Austrian sentenced to nine years in prison for propagating national socialist ideology on the internet

Gottfried Küssel, former leader of the now-banned neo-Nazi group VAPO (Volkstreuen Außerparlamentarischen Opposition or Extra-parliamentary Opposition Faithful to the Nation), was sentenced to nine years in prison, while two others, identified as Felix Binder and Wilhelm Anderle, received terms of seven years and four and a half years respectively. All three posted information on the neo-Nazi website alpen-donau.info, which was shut down in March 2011. Since the servers for the site were based in the United States, Austrian authorities had to get American cooperation. All three individuals were first arrested in April 2011.

 

Küssel was convicted despite the fact that he denied any wrongdoing and told the court he had abandoned neo-Nazi ideology after serving a six-year jail term in the 1990s for spreading Nazi propaganda.

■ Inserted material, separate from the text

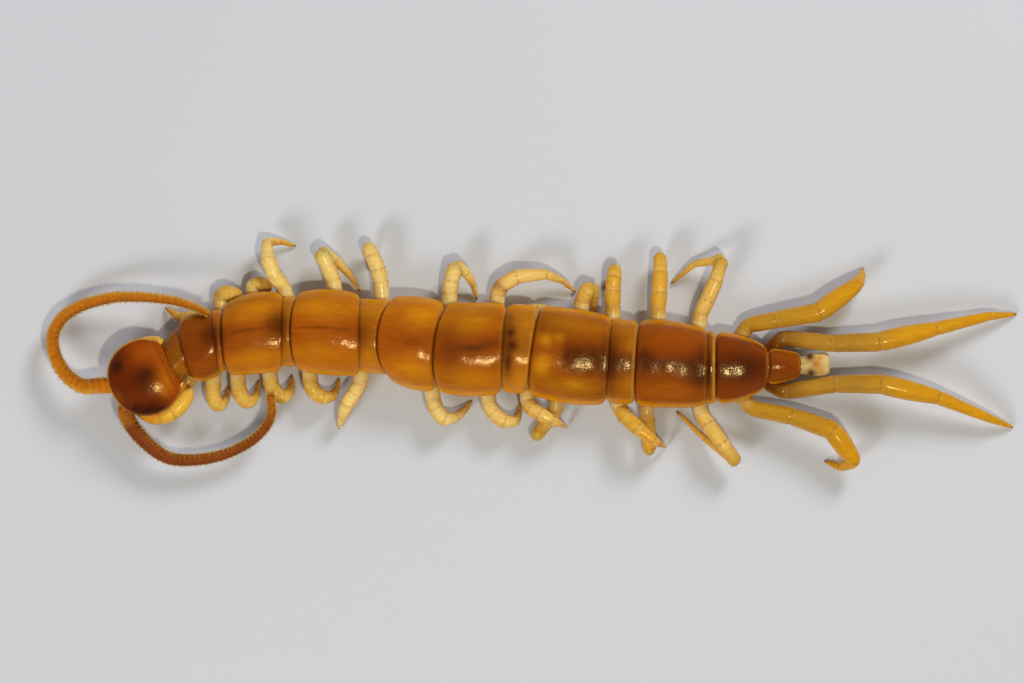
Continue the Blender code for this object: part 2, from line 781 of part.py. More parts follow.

In 1993, he was imprisoned for disputing the official account of the Holocaust and questioning the authenticity of the diary of Anne Frank, and in February 2005, he was fined €360 for possessing illegal weapons after he was found to won a number of daggers and bayonets, which contravened a weapons ban placed on him in 1982. Küssel’s attorney, Michael Dohr, said he would appeal against his latest conviction. “I had expected an acquittal because of the very thin evidence. There was only circumstantial evidence, not more,” he said.